I also have ideas for a Curse of Strahd + Van Richten's Guide to Ravenloft mashup, as well as a Tyranny of Dragons + Fizban's Treasury of Dragons mashup
where did they promise this?
Death House (Curse of Strahd) and Prisoners of the Draw (Out of Abyss Chapter 1) are two starting points I've used for different campaigns. The Death House can be put in any setting and when the PCs leave the house they are suddenly in another setting.
For the latter, the Drow could easily be made into jailors in any setting. In our campaign, one of the jailed NPCs befriended by the PCs became their manager loosely based upon the rules in Acquisitions Incorporated.

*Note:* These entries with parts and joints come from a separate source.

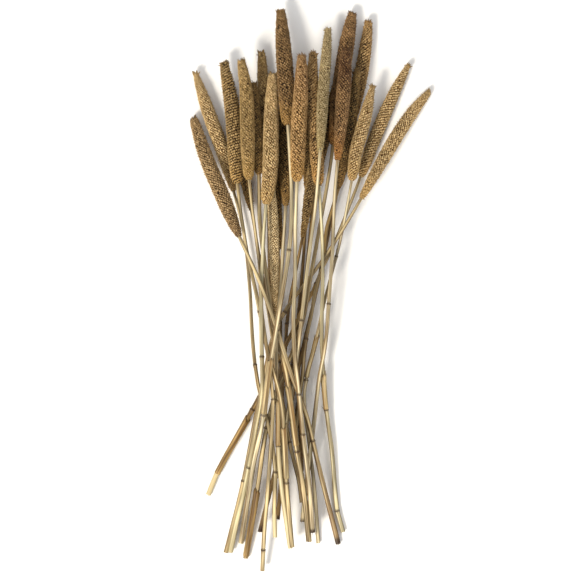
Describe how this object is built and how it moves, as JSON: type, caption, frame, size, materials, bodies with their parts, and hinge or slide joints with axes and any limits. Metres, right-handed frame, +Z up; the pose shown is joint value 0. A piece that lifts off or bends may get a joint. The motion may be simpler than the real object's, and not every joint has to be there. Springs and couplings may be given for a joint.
{
  "type": "bundle of dried millet spikes",
  "caption": "Loose bundle of dried pearl millet, long seed spikes on straw stems crossed at the waist and lying flat.",
  "frame": {"origin": "middle of the bundle's footprint, on the surface it lies on", "axes": "+Z up from the surface, +Y along the bundle towards the spike tips, +X across it to the right as seen from above"},
  "size_m": [0.3018, 0.7026, 0.0705],
  "materials": {
    "seed_spike": "matte, rough with rows of small dry seeds, sandy tan to umber brown from one spike to the next",
    "straw_culm": "satin dry straw with fine lengthwise ribs, darker at the joint rings",
    "leaf_sheath": "satin papery dry leaf sheath with lengthwise veins"
  },
  "bodies": {
    "root": {"spike_01": "seed_spike", "spike_02": "seed_spike", "spike_03": "seed_spike", "spike_04": "seed_spike", "spike_05": "seed_spike", "spike_06": "seed_spike", "spike_07": "seed_spike", "spike_08": "seed_spike", "spike_09": "seed_spike", "spike_10": "seed_spike", "spike_11": "seed_spike", "spike_12": "seed_spike", "spike_13": "seed_spike", "spike_14": "seed_spike", "spike_15": "seed_spike", "spike_16": "seed_spike", "spike_17": "seed_spike", "spike_18": "seed_spike", "spike_19": "seed_spike", "spike_20": "seed_spike", "spike_21": "seed_spike", "spike_22": "seed_spike", "spike_23": "seed_spike", "spike_24": "seed_spike", "spike_25": "seed_spike", "culm_01": "straw_culm", "culm_02": "straw_culm", "culm_03": "straw_culm", "culm_04": "straw_culm", "culm_05": "straw_culm", "culm_06": "straw_culm", "culm_07": "straw_culm", "culm_08": "straw_culm", "culm_09": "straw_culm", "culm_10": "straw_culm", "culm_11": "straw_culm", "culm_12": "straw_culm", "culm_13": "straw_culm", "culm_14": "straw_culm", "culm_15": "straw_culm", "culm_16": "straw_culm", "culm_17": "straw_culm", "culm_18": "straw_culm", "culm_19": "straw_culm", "culm_20": "straw_culm", "culm_21": "straw_culm", "culm_22": "straw_culm", "culm_23": "straw_culm", "culm_24": "straw_culm", "culm_25": "straw_culm", "sheath_03": "leaf_sheath", "sheath_07": "leaf_sheath", "sheath_08": "leaf_sheath", "sheath_10": "leaf_sheath", "sheath_14": "leaf_sheath", "sheath_17": "leaf_sheath", "sheath_23": "leaf_sheath", "sheath_25": "leaf_sheath"}
  },
  "joints": []
}
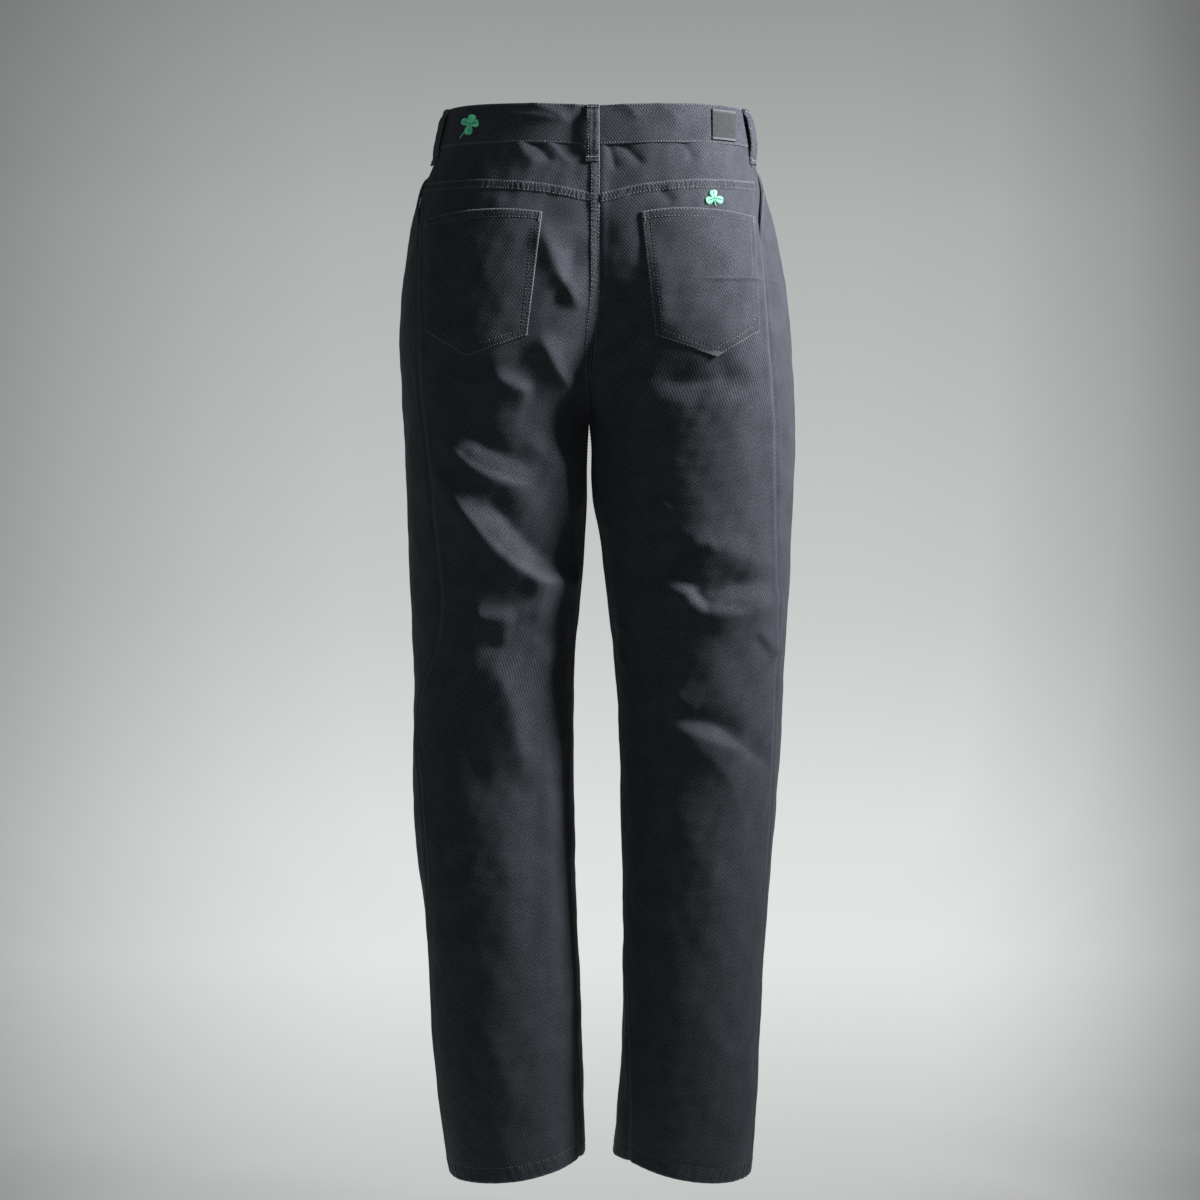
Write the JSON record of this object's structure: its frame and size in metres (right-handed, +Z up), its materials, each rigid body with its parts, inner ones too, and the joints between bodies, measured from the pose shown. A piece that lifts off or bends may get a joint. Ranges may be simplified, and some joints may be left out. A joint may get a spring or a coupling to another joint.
{
  "type": "denim trousers",
  "caption": "Straight-leg denim trousers in a hollow standing form, with waistband, belt loops, yokes, back pockets, front pocket mouths and a waist button.",
  "frame": {"origin": "centre of the waistband ring, about half way up the band", "axes": "+Z up out of the waist, -Z down the legs, front towards -Y, wearer's left towards +X"},
  "size_m": [0.3927, 0.2544, 1.0526],
  "materials": {
    "black_denim": "matte twill",
    "grey_leather": "satin",
    "dark_metal": "satin",
    "dark_thread": "soft sheen",
    "green_thread": "satin stitch sheen",
    "light_green_thread": "satin stitch sheen"
  },
  "bodies": {
    "root": {"front_left": "black_denim", "front_right": "black_denim", "back_left": "black_denim", "back_right": "black_denim", "yoke_left": "black_denim", "yoke_right": "black_denim", "pocket_facing_left": "black_denim", "pocket_facing_right": "black_denim", "back_pocket_left": "black_denim", "back_pocket_right": "black_denim", "waistband": "black_denim", "belt_loop_front_right": "black_denim", "belt_loop_side_right": "black_denim", "belt_loop_back": "black_denim", "belt_loop_side_left": "black_denim", "belt_loop_front_left": "black_denim", "waist_patch": "grey_leather", "waist_button": "dark_metal"}
  },
  "joints": []
}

The planar beacon in Thalivar's tower (Divine Contention) can teleport the party to the entrance of the Tomb of Horrors, wherein the Ruinstone can be placed or substituted for any other loot, such as the "wish" gem.
Any of the Against the Giants strongholds can easily fit into Storm King's Thunder.
The examples above are pretty basic and not as well thought out as the author's campaign setting / adventure mashups, but the episodic nature of many official adventures really makes these mashups doable.
Don't limit yourself to 5e, or even D&D.
I always thought the Beholder would be cool levitating out of a flying saucer in a 50's sci fi adventure.